A diagnosis can be self-fulfilling if it lowers a person's expectations of them self. Vague and poorly understood labels like depression, dementia, schizophrenia, cerebral palsy are used to interpret behaviour and unnecessarily lower or extinguish the expectations of others. Conversation is often restricted and opportunities are withheld even when there is no significant impairment or the person is capable of functioning above average in some areas of their life.

When I worked as a Social Worker on acute psychiatric admission wards I followed the principle as far as possible of helping patients work through how to do things rather than doing things for them. I found that dealing with everyday challenges helps people re-orientate and get on their way. Staff estimation of the capacity of patients was mostly lower than their potential.

I was assigned a patient with complex problems with their sickness benefits payments who was said to be a delusional, hallucinating and aggressive schizophrenic. We were able to talk together but I did not grasp what exactly the problem was or whether he could resolve it I did feet comfortable enough to try and walk him through dealing with the benefit agency and provide support if he ran into difficulty. The ward refused to let me take him to the agency offices to sort out his benefit payments. The director of the unit over-turned this decision provided I accepted full personal responsibility for the consequences if anything went wrong.

I drove the patient to the agency. He got out of the car, strode ahead of me through the entrance, went to the front of the queue, explained to the counter clerk that he didn’t want to hold me up. He detailed what he wanted and asked her firmly, clearly and politely to fix it. She was fully engaged and obviously happy to help and we left in a few minutes.

He managed this much better than I would have with all my years of experience. I was chastened and wiser. The instant we returned to the ward he resumed “hostile” and “delusional” interactions with staff.

stress disorders
Some stress disorders like PTSD are diagnosed in the DSM 5 according to causes rather than symptoms and so are more clearly defined and grounded in reality than most of the others.

Routine and standard tick-box diagnostic or risk assessments on admission or first encounter provide comprehensive information that everyone in a team can understand and rely on.

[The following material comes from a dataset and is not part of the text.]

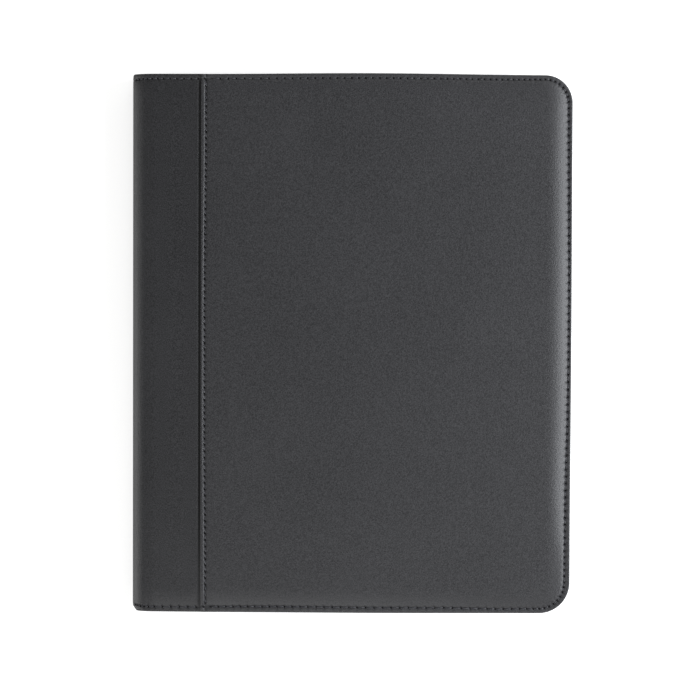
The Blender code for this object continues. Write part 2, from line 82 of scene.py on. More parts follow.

However they are also dangerous when applied without careful consideration.

If an assessment takes a long time a client’s preoccupations and urgent needs are put on hold. Many of the questions that have to be answered are going to be irrelevant in any particular situation and some may be experienced as intrusive or offensive.

In crisis or emergency situations an assessment interrupts or denies emergency care and emotional first aid.

Formal assessment protocols introduce judgments, concepts and values that influence the logic, language and direction of therapy if they havn’t already derailed therapy by alienating a client by sidelining or overriding them.

Practitioners are forced to fall back on protocols at the expense of exercising clinical judgment. Clinical skill, judgment and engagement may diminish.

Many agencies mostly assess and refer. Some only assess and refer. Waiting lists compound their problems.

Most assessments could be part of treatment rather than postponing it. The most useful assessments are the moment to moment clinical judgments arising out of observation and intuition.

Staff satisfaction and productivity increases when they are actively involved instead of being at the bottom of a micromanaged hierarchy of protocols.

Once someone attracts a diagnosis of a mental illness it usually follows them around whether or not it still applies, particularly after a senior practitioner endorses it. Behaviour that would pass unnoticed in anyone else becomes a symptom.

Psychiatric diagnoses encourage professionals to ignore the person and treat their diagnosis instead. Dangerous medications can be prescribed without thinking beyond a diagnosis. Often prescribing and then not following up for weeks or months at a time.

So far diagnostic systems are not sound enough to rely on as a central focus of mental health which is mostly neither mental or medical in the first place.